Ironically, even before I discovered narrative inquiry as a method, I'd FOUGHT to include my own backstory as part of my research proposal and it's something I'm very upfront about with all of my participants when we meet.  I'm the eldest daughter of a third or fourth generation minister, a Christian myself who wants to fight for social justice and especially for immigrants and my ESL students.  I stumbled into a PhD program not because I wanted the degree but because the stories I was hearing was something I became passionate about and wanted to enter into a conversation about religious identity, emerging adulthood and national rhetoric surrounding these things. 

 Sikes also reminds us that acknowledging the relationship between participant and research is also key(p. 13).  My relationship with all but one of the participants came about solely because of this study--I hadn't known them in advance.  It creates an interesting dynamic in our exchanges that I'm not always happy about because it feels somewhat inauthentic...but at the same time, the most difficult interviews have been with the participant I already knew because, well, we've talked about these things off the record before and I think she doesn't see any point in adding to it just for the sake of the recorder (and I understand that...but I also don't want to put words in her mouth based on half-remembered conversations!) 

The most helpful thing I can take away from Sike's (2010) article is this:  
“My bottom-line, acid test for whether or not I consider my own or other people’s research to be ethical is: how would I feel if I, members of y family or my friends were to be involved and treated and written about in the way that the research in question involves or treats or depicts its participants?”  (p. 14)

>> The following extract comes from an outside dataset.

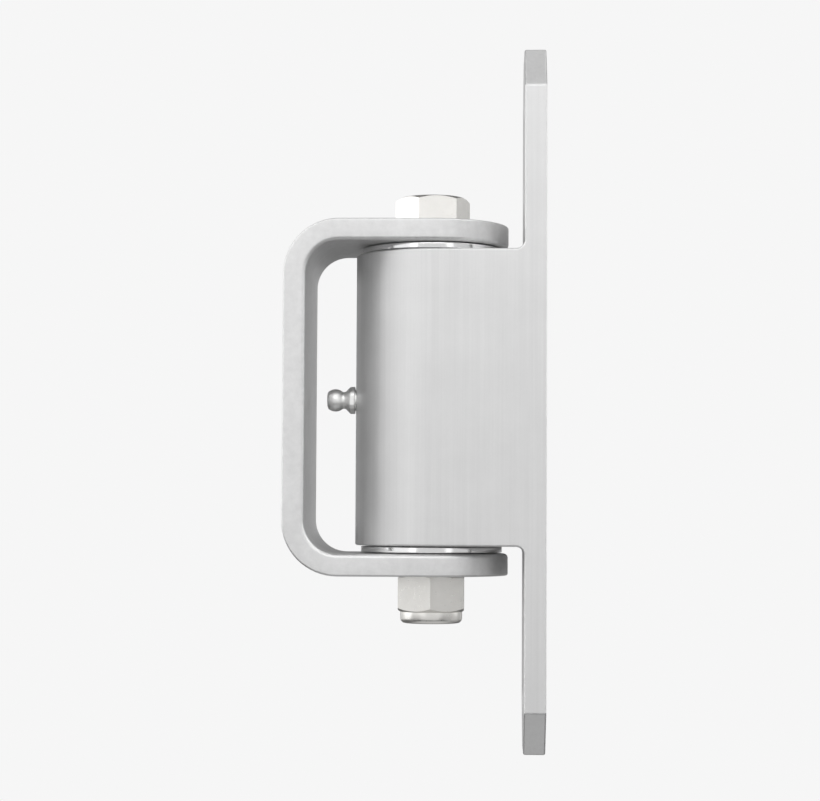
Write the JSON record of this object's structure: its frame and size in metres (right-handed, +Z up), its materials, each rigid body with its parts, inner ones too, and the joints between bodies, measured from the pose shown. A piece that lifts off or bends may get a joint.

Ah HA.  This is where Laibel’s (2000) article, "A loving epistemology" that deals with white women researching people of color and ethics in narrative inquiry collide. From my own comprehensive exam addressing what place/role a white woman might have in critical race theory:
As cited in Julie Laible’s A Loving Epistemology (2000), [the following quote from bell hooks] challenged me as much as it challenged her, when hooks takes on the voice of the white researcher, saying:
No need to hear your voice when I can talk about you better than you can speak about yourself. No need to hear your voice. Only tell me about your pain. I want to know your story. And then I will tell it back to you in a new way. Tell it back to you in such a new way that it has become mine, my own. Rewriting you, I write myself anew. I am still author, authority. I am still the colonizer, the speaking subject, and you are now at the center of my talk. Stop. (pp. 152).
Much like the conclusions Laible (2000) reaches, I believe that I cannot truly research on the other—EVER—and feel justified in doing so.  Although traditionally it is perceived that one person writes a dissertation, this cannot be the case in my work, if it is to be done well.  If I am to let other voices be heard, I must hear them throughout the process of interviewing, transcribing, data analysis and in drawing conclusions.  I must learn to study with those I interview, see myself through their eyes, seek their insight and feedback on whatever I write.  As a White woman, it may be true that I will never truly understand in the eyes of some (Williams, 2004), but I will certainly try and do my best to listen, actively resisting the forces of racism”


I don’t think I gave enough space to other voices even in this conception—or maybe it was because as I was writing this, it was still just a proposal in the works or an idea.  When people actually began the interview process, I began to feel even more…adamant, I guess I’d say, about including them in every stage.  Every thing I’ve written so far has been sent to the person it’s about—and then we sit down for another interview so that I have their feedback, their voice.  More than anything, I want each person to feel like this is an empowering experience.  Hopefully, in any situation where I’ve taken over too much without acknowledging that it’s my voice, I’ll get pushback.  I know that’s the case with Ashley as we’ve worked together for almost three years now and with Amira and Rose who are very outspoken and great activists.  I do worry a bit about Hannah, as she doesn’t know me all that well and am not sure she feels comfortable with me.  I hope she’s not afraid to tell me off. 

My advisor had a brilliant idea about what we’d asked to do through IRB.  I’d originally thought a group interview might be a good idea, to draw out perhaps places where they all saw similarities or differences between their stories.  I realized how much that would change dynamics and findings though and how much, then, they might want to find similarities if phrased that way.  I’d told my advisor that I just wasn’t going to do it—having permission to do something via IRB doesn’t mean it HAS to happen.  She, however, encouraged me to do it towards the very end—and have them put me through a preliminary dissertation defense.  I would then present to them and any other family members who wanted to come along what I thought I’d found and walk through the regular process of a defense, but then have to answer their questions, concerns and anything else that might come up.  Intimidating?  Absolutely.  But in order to really, truly meet Sike’s (2010) acid test, what better way to do so than actually share this with my participants and their families before sharing it with anyone else? 

Stories and lives are intimate things and if we are going to share them in narrative form with others we’d better be awfully sure that we’re 1) being clear about our roles and biases as narrators and 2) not presenting an image of someone that they feel is inaccurate or do not wish to share.